Shropshire Star

Llangollen Eisteddfod visa blow due to Home Office hitch

Scores of singers and dancers due to perform at the Llangollen Eisteddfod could find themselves unable to get to Britain after a Home Office mix up.

Published

Some performers from Africa and Asia have been refused visas after the festival was left off a list of "permit-free" festivals.

Now organisers of the Llangollen International Musical Eisteddfod are writing to Home Secretary Theresa May to ask her to intervene personally.

Around 100 dancers and musicians are waiting to hear if they will be granted visas in time to compete at this year's event which begins on July 7.

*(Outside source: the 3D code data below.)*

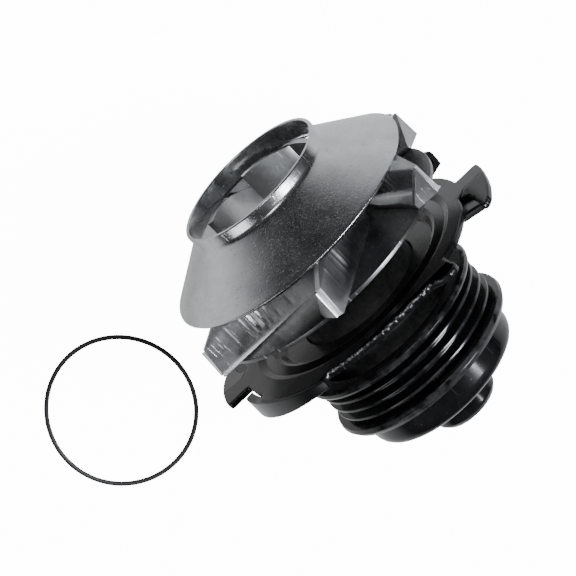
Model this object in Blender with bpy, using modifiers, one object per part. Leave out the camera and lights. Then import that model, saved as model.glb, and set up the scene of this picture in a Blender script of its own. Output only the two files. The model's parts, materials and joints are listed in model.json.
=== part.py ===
"""Cartridge water pump: shrouded impeller, bayonet cover plate, ribbed pulley, and what they hide.

The shaft lies along world Y: the impeller's eye faces -Y and the pulley is at +Y. Every piece of the
pump is parented to the empty pump_axis, whose local +Z is world +Y and whose local +X is world +X.
Local z = 0 is the front face of the cover plate's rim. Lengths below are in millimetres, as
(radius, z) pairs for turned pieces; MM turns them into metres. Angles are counted in the local XY
plane from +X, so an angle of -90 degrees points up, along world +Z.
"""

import math

import bmesh
import bpy

MM = 0.001
GAP = 0.3                       # room left between pieces that touch on the real pump
TURN_STEPS = 48                 # facets round a large turned piece
FINE_STEPS = 36                 # facets round a small one

# Shaft and bearing
SHAFT_R = 8.0
SHAFT_FRONT = -25.0
SHAFT_REAR = 47.2
BORE_R = SHAFT_R + GAP
RUN_R = SHAFT_R + 0.1           # bore of the lip seals, which the shaft runs in
RING_OUTER_R = 15.0
RING_INNER_R = 12.7
RING_FRONT = 12.5
RING_REAR = 38.0
TRACK_DEPTH = 0.2
TRACK_HALF = 1.6
BALL_R = 2.3
BALL_PITCH_R = 10.35
BALL_COUNT = 7
BALL_ROWS = {"front": 17.5, "rear": 33.0}
CAGE_INNER_R = 9.6
CAGE_OUTER_R = 11.1
CAGE_HALF = 2.8

# Impeller
LIP_Z = -44.0
LIP_R = 23.5
COLLAR_Z = -39.2
SHROUD_EDGE_R = 40.8
SHROUD_EDGE_Z = -27.3
SHROUD_SHEET = 1.1
PLATE_R = 40.4
PLATE_FRONT = -13.2
PLATE_BACK = -11.9
HUB_R = 11.0
VANE_COUNT = 6
VANE_SHEET = 1.7
VANE_ROOT = (18.4, -151.9)      # the ends of the straight centre line, as (radius, angle)
VANE_END = (47.2, -79.2)
VANE_CORNER_R = 45.2            # the blade's outer corner, and the height it stands at
VANE_CORNER_Z = -22.6
VANE_TIP_R = 46.0

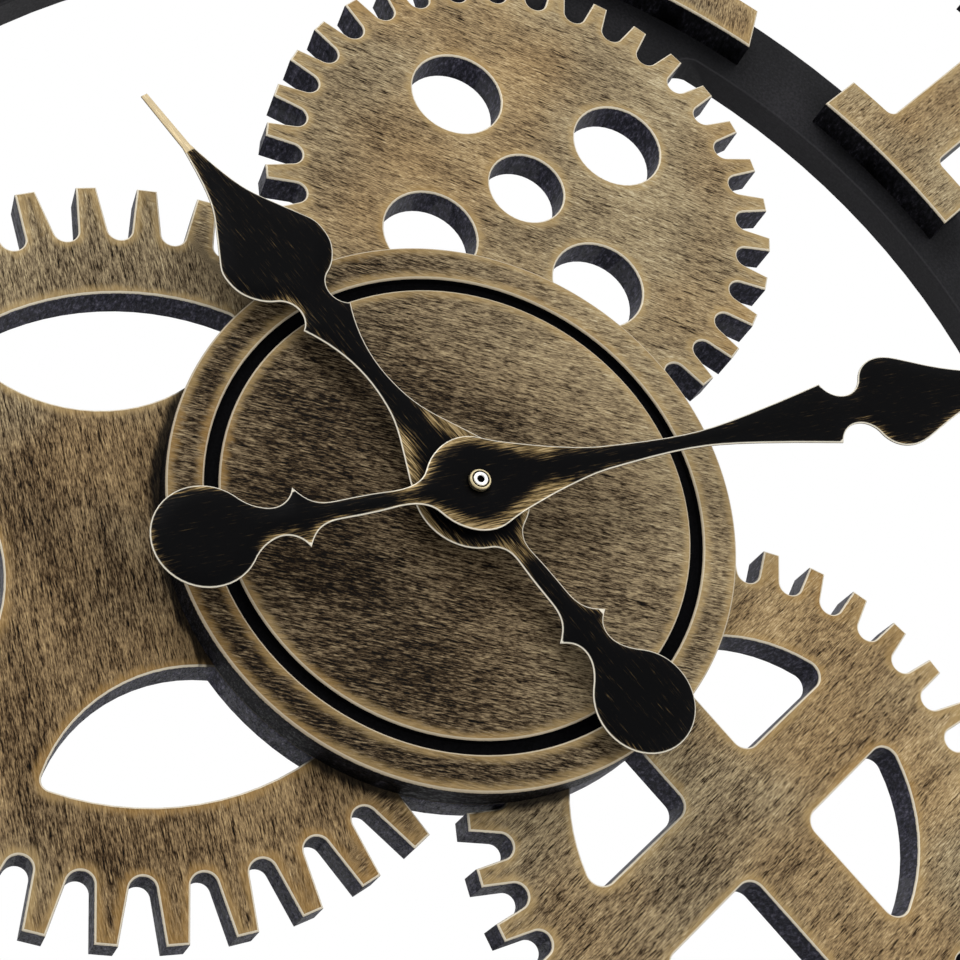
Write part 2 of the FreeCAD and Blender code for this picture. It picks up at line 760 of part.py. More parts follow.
def hand_edges(length, half_width, centre_share, stretches, needle):
    """Closed outline: the round tail, the same stretches on both sides and a blunt needle tip."""
    edges = [tail_arc(stretches[0][1][0], length, half_width, centre_share)]
    for kind, shares in stretches:
        points = scaled(shares, length, half_width)
        for side in (points, mirrored(points)):
            edges.append(smooth(side) if kind == "smooth" else Part.Arc(*side))
    neck = scaled(stretches[-1][1], length, half_width)[-1]
    tip = Vector(length, needle, 0)
    edges.append(line(neck, tip))
    edges.append(line(tip, Vector(tip.x, -tip.y, 0)))
    edges.append(line(Vector(tip.x, -tip.y, 0), Vector(neck.x, -neck.y, 0)))
    return edges


def make_hand(name, centre_share, stretches, bore):
    """Flat sheet hand with a collet behind it that grips its shaft."""
    length = size(name + "_length")
    half_width = size(name + "_half_width")
    body = new_body(name)
    sketch = new_sketch(body, name + "_outline", depth="sizes.%s_depth" % name)
    draw(sketch, hand_edges(length, half_width, centre_share, stretches, half_width * NEEDLE_SHARE))
    pad(body, sketch, name + "_sheet", "sizes.hand_thick")
    sketch = new_sketch(body, name + "_collet_outline", depth="sizes.%s_depth" % name)
    draw_circle(sketch, "sizes.hand_collet_radius")
    pad(body, sketch, name + "_collet", "sizes.hand_collet_height", reverse=True)
    sketch = new_sketch(body, name + "_bore_outline",
                        depth="sizes.%s_depth - sizes.hand_collet_height" % name)
    draw_circle(sketch, bore)
    pocket(body, sketch, name + "_bore", "sizes.hand_collet_height + sizes.hand_thick")
    body.Placement = FreeCAD.Placement(Vector(0, 0, 0),
                                       FreeCAD.Rotation(Vector(0, 1, 0), -size(name + "_angle")))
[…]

Those affected include two groups from India, five different groups from Morocco, 14 dancers from Ghana and five from Nepal. Several people from China, Algeria, Tanzania and Ivory Coast have already had their visa applications turned down.

Competitors from other parts of the world outside Africa and Asia are unaffected.

Normal visa applications take more time to process.

Eisteddfod Chairman, Mr Gethin Davies, said: "We have over the years had some problems with visas. We had understood that this year we were going to be placed on the permit-free list, which is a list of existing 44 festivals, which makes the issue of visas far more straightforward.

"Due to an administrative oversight at the Home Office to which they have held their hands up, we are not on that list. Consequently each visa application has to be carefully scrutinised by the relevant authorities in the various countries, and some of them are being refused. This is causing up great anxiety.

"We need a cast iron guarantee that the Llangollen International Musical Eisteddfod will be on the permit-free list from now on and we want practical help in the short term to assist those people who are still waiting for their visas and to possibly overturn decisions that have been made to refuse other competitors.

"I am writing a personal letter to the Home Secretary asking her if she can intervene directly in this, and use her considerable influence to see if this unfortunate state of affairs can be addressed as a matter of urgency.

"The Eisteddfod is on in three weeks' time, and time is very short, so we are hoping that we can get that help from the highest level, which will enable these wonderful people who want nothing more than to come and share their culture with us in Llangollen so that they will be able to be with us."

The Home Office have apologised for their error in a letter to Eisteddfod officials which says: "Unfortunately, due to an administrative oversight on our part when changes to the Immigration Rules were laid in February the Llangollen International Musical Eisteddfod was omitted from the list of permit-free festivals included in the new simplified visitor rules.

"I apologise for any inconvenience this will cause however I want to assure you that there are alternative routes that can be used in the meantime."